What the task requires:
Output the full material exactly as it appears here.

######

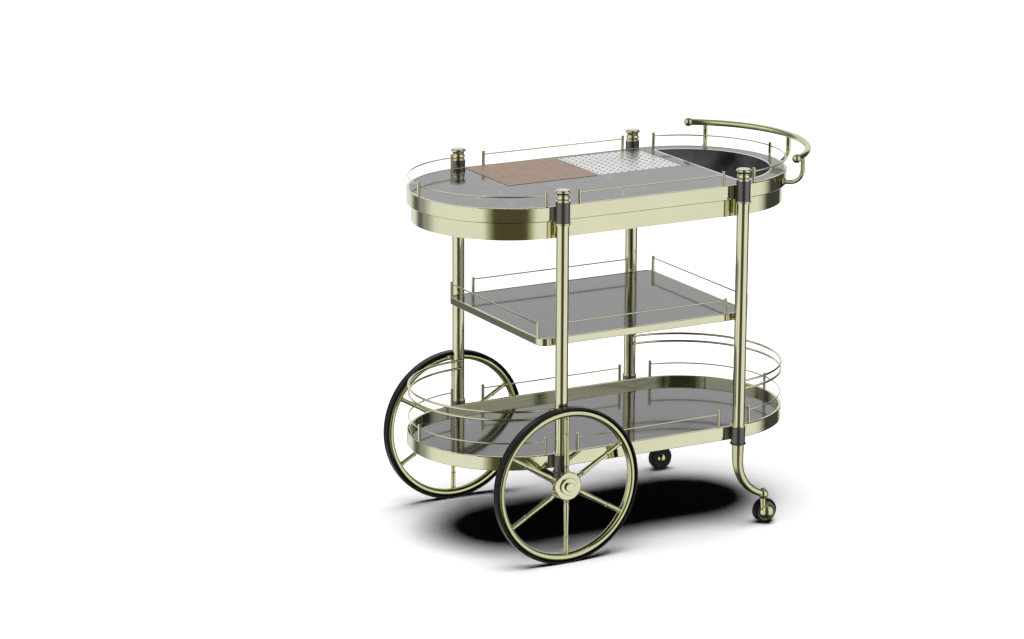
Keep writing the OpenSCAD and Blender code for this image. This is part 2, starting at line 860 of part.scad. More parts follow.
module guard_rods_right() {
    color(brass) in_frame() guard_rods();
}

// Handle

module in_handle_frame() {
    in_frame() translate([end_x, 0, handle_z]) children();
}

module handle_tube(half_angle, r) {
    rotate([0, 0, -half_angle]) rotate_extrude(angle = 2 * half_angle)
        translate([handle_r, 0]) circle(r);
}

module handle_end_balls(r) {
    both_sides() rotate([0, 0, handle_half_angle]) translate([handle_r, 0, 0]) sphere(r);
}

module handle_bar() {
    color(brass) in_handle_frame() difference() {
        handle_tube(handle_half_angle, handle_bar_r);
        handle_end_balls(handle_ball_d / 2 + fit);
    }
}

module handle_balls() {
    color(brass) in_handle_frame() handle_end_balls(handle_ball_d / 2);
}

// Places children at each arm, with X pointing outwards along the arm
module at_each_arm() {
    for (angle = [-arm_angle, 0, arm_angle])
        in_frame() translate([end_x, 0, 0]) rotate([0, 0, angle]) children();
}

// An arm runs straight out of its flange, bends upwards and meets the bar from below
module handle_arms() {
    start = deck_r + flange_t;
    bend_x = handle_r - arm_bend_r;
    rise_z = flange_z + arm_bend_r;
    arm_r = arm_d / 2;
    color(brass) at_each_arm() difference() {
        union() {
            translate([start, 0, flange_z]) rotate([0, 90, 0])
                cylinder(h = bend_x - start, r = arm_r);
            translate([bend_x, 0, rise_z]) rotate([90, 0, 0]) rotate([0, 0, -90])
                rotate_extrude(angle = 90) translate([arm_bend_r, 0]) circle(arm_r);
            translate([handle_r, 0, rise_z]) cylinder(h = handle_z - rise_z, r = arm_r);
        }
        translate([0, 0, handle_z]) rotate([0, 0, -arm_angle / 2])
            rotate_extrude(angle = arm_angle) translate([handle_r, 0]) circle(handle_bar_r + fit);
    }
}

module handle_flanges() {
    edge = flange_t / 4;
    color(brass) at_each_arm() difference() {
        translate([deck_r - rim_wall, 0, flange_z]) rotate([0, 90, 0]) {
            cylinder(h = rim_wall + flange_t - edge, d = flange_d);
            translate([0, 0, rim_wall + flange_t - edge])
                cylinder(h = edge, d1 = flange_d, d2 = flange_d - 2 * edge);
        }
        cylinder(h = 2 * top_z, r = deck_r, $fn = 360);
    }
}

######

Exercise answer:
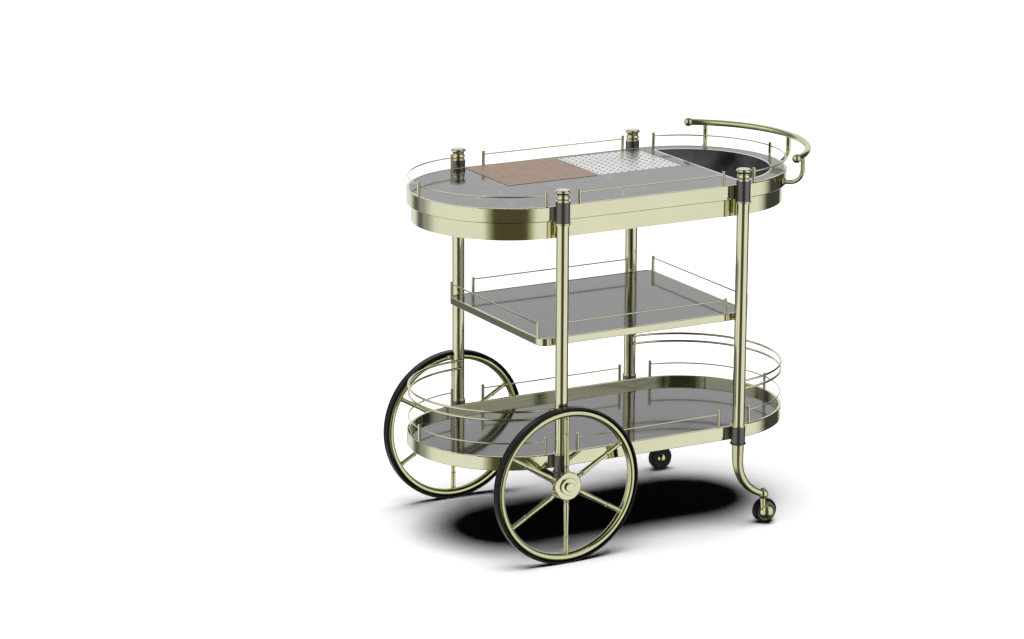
Keep writing the OpenSCAD and Blender code for this image. This is part 2, starting at line 860 of part.scad. More parts follow.
module guard_rods_right() {
    color(brass) in_frame() guard_rods();
}

// Handle

module in_handle_frame() {
    in_frame() translate([end_x, 0, handle_z]) children();
}

module handle_tube(half_angle, r) {
    rotate([0, 0, -half_angle]) rotate_extrude(angle = 2 * half_angle)
        translate([handle_r, 0]) circle(r);
}

module handle_end_balls(r) {
    both_sides() rotate([0, 0, handle_half_angle]) translate([handle_r, 0, 0]) sphere(r);
}

module handle_bar() {
    color(brass) in_handle_frame() difference() {
        handle_tube(handle_half_angle, handle_bar_r);
        handle_end_balls(handle_ball_d / 2 + fit);
    }
}

module handle_balls() {
    color(brass) in_handle_frame() handle_end_balls(handle_ball_d / 2);
}

// Places children at each arm, with X pointing outwards along the arm
module at_each_arm() {
    for (angle = [-arm_angle, 0, arm_angle])
        in_frame() translate([end_x, 0, 0]) rotate([0, 0, angle]) children();
}

// An arm runs straight out of its flange, bends upwards and meets the bar from below
module handle_arms() {
    start = deck_r + flange_t;
    bend_x = handle_r - arm_bend_r;
    rise_z = flange_z + arm_bend_r;
    arm_r = arm_d / 2;
    color(brass) at_each_arm() difference() {
        union() {
            translate([start, 0, flange_z]) rotate([0, 90, 0])
                cylinder(h = bend_x - start, r = arm_r);
            translate([bend_x, 0, rise_z]) rotate([90, 0, 0]) rotate([0, 0, -90])
                rotate_extrude(angle = 90) translate([arm_bend_r, 0]) circle(arm_r);
            translate([handle_r, 0, rise_z]) cylinder(h = handle_z - rise_z, r = arm_r);
        }
        translate([0, 0, handle_z]) rotate([0, 0, -arm_angle / 2])
            rotate_extrude(angle = arm_angle) translate([handle_r, 0]) circle(handle_bar_r + fit);
    }
}

module handle_flanges() {
    edge = flange_t / 4;
    color(brass) at_each_arm() difference() {
        translate([deck_r - rim_wall, 0, flange_z]) rotate([0, 90, 0]) {
            cylinder(h = rim_wall + flange_t - edge, d = flange_d);
            translate([0, 0, rim_wall + flange_t - edge])
                cylinder(h = edge, d1 = flange_d, d2 = flange_d - 2 * edge);
        }
        cylinder(h = 2 * top_z, r = deck_r, $fn = 360);
    }
}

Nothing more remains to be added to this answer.